## Excerpted data:
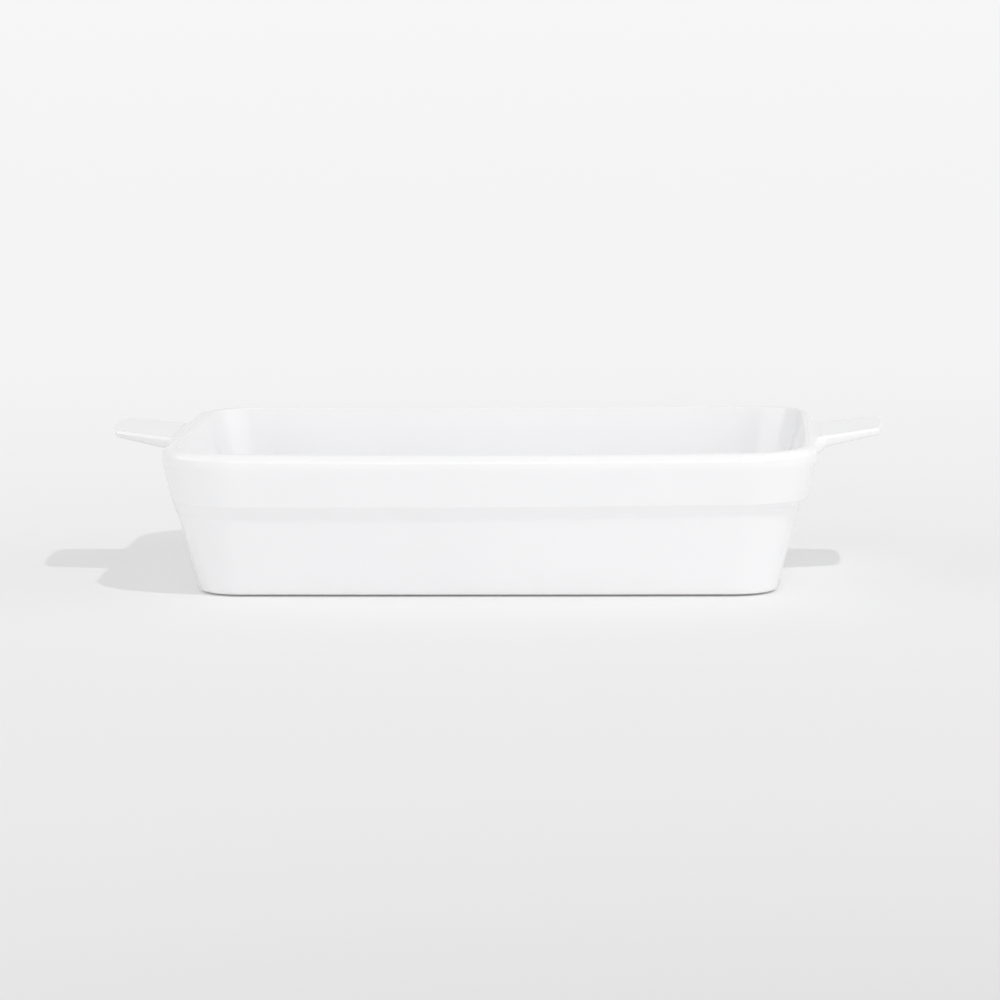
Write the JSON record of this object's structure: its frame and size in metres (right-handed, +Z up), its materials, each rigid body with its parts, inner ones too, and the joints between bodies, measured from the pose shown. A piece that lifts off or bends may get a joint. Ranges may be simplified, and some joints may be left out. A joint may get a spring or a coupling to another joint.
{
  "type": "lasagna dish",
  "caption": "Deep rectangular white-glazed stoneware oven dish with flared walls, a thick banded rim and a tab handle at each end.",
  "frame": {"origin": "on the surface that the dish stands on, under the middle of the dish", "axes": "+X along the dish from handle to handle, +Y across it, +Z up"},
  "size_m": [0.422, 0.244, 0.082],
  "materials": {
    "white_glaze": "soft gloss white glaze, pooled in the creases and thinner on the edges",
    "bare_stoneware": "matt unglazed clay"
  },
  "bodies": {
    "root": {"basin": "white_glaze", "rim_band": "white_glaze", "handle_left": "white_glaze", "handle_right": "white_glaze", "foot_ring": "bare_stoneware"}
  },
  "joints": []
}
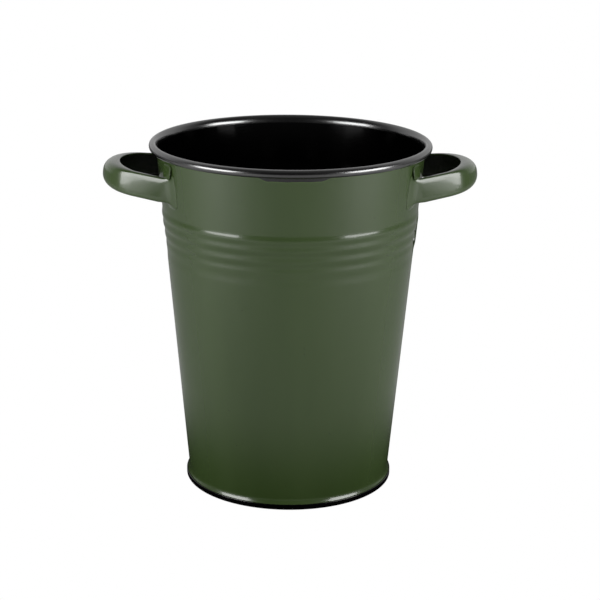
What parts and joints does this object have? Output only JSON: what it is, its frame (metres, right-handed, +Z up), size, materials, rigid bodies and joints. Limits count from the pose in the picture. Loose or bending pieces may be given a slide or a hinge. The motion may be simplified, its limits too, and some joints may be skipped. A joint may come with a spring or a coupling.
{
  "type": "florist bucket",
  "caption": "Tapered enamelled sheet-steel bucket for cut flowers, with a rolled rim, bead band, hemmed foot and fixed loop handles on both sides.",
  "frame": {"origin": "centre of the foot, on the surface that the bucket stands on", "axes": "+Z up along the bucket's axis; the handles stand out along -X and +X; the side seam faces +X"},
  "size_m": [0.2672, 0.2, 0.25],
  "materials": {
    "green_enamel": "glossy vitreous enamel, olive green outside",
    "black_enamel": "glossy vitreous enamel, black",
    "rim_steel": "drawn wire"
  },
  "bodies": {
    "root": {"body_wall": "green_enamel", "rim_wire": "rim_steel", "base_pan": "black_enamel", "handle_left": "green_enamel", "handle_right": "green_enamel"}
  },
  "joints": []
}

## Work instructions:
Write out the full listing, keeping every line exactly as it is.

## The response:
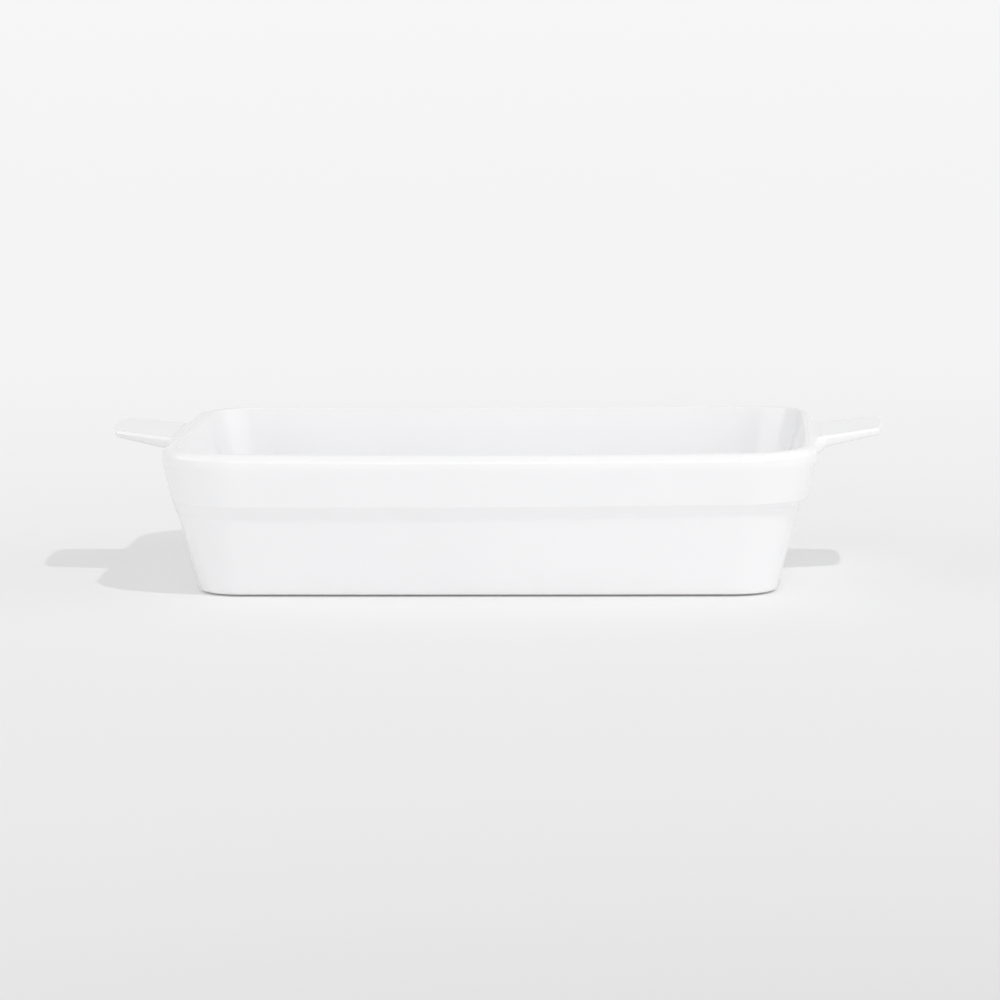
Write the JSON record of this object's structure: its frame and size in metres (right-handed, +Z up), its materials, each rigid body with its parts, inner ones too, and the joints between bodies, measured from the pose shown. A piece that lifts off or bends may get a joint. Ranges may be simplified, and some joints may be left out. A joint may get a spring or a coupling to another joint.
{
  "type": "lasagna dish",
  "caption": "Deep rectangular white-glazed stoneware oven dish with flared walls, a thick banded rim and a tab handle at each end.",
  "frame": {"origin": "on the surface that the dish stands on, under the middle of the dish", "axes": "+X along the dish from handle to handle, +Y across it, +Z up"},
  "size_m": [0.422, 0.244, 0.082],
  "materials": {
    "white_glaze": "soft gloss white glaze, pooled in the creases and thinner on the edges",
    "bare_stoneware": "matt unglazed clay"
  },
  "bodies": {
    "root": {"basin": "white_glaze", "rim_band": "white_glaze", "handle_left": "white_glaze", "handle_right": "white_glaze", "foot_ring": "bare_stoneware"}
  },
  "joints": []
}
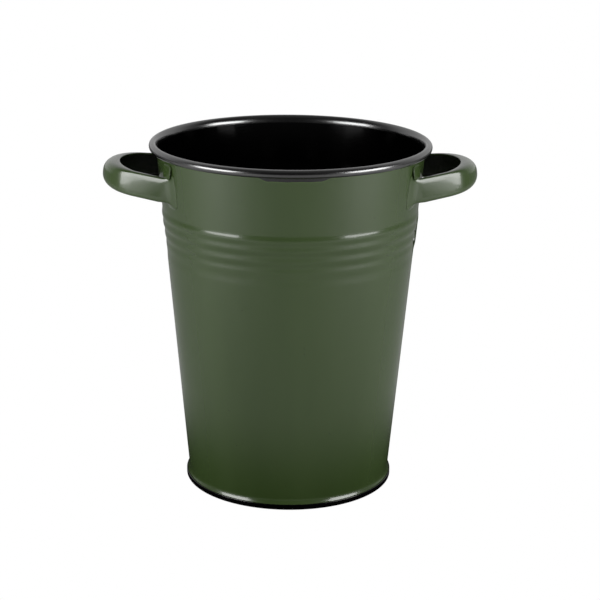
What parts and joints does this object have? Output only JSON: what it is, its frame (metres, right-handed, +Z up), size, materials, rigid bodies and joints. Limits count from the pose in the picture. Loose or bending pieces may be given a slide or a hinge. The motion may be simplified, its limits too, and some joints may be skipped. A joint may come with a spring or a coupling.
{
  "type": "florist bucket",
  "caption": "Tapered enamelled sheet-steel bucket for cut flowers, with a rolled rim, bead band, hemmed foot and fixed loop handles on both sides.",
  "frame": {"origin": "centre of the foot, on the surface that the bucket stands on", "axes": "+Z up along the bucket's axis; the handles stand out along -X and +X; the side seam faces +X"},
  "size_m": [0.2672, 0.2, 0.25],
  "materials": {
    "green_enamel": "glossy vitreous enamel, olive green outside",
    "black_enamel": "glossy vitreous enamel, black",
    "rim_steel": "drawn wire"
  },
  "bodies": {
    "root": {"body_wall": "green_enamel", "rim_wire": "rim_steel", "base_pan": "black_enamel", "handle_left": "green_enamel", "handle_right": "green_enamel"}
  },
  "joints": []
}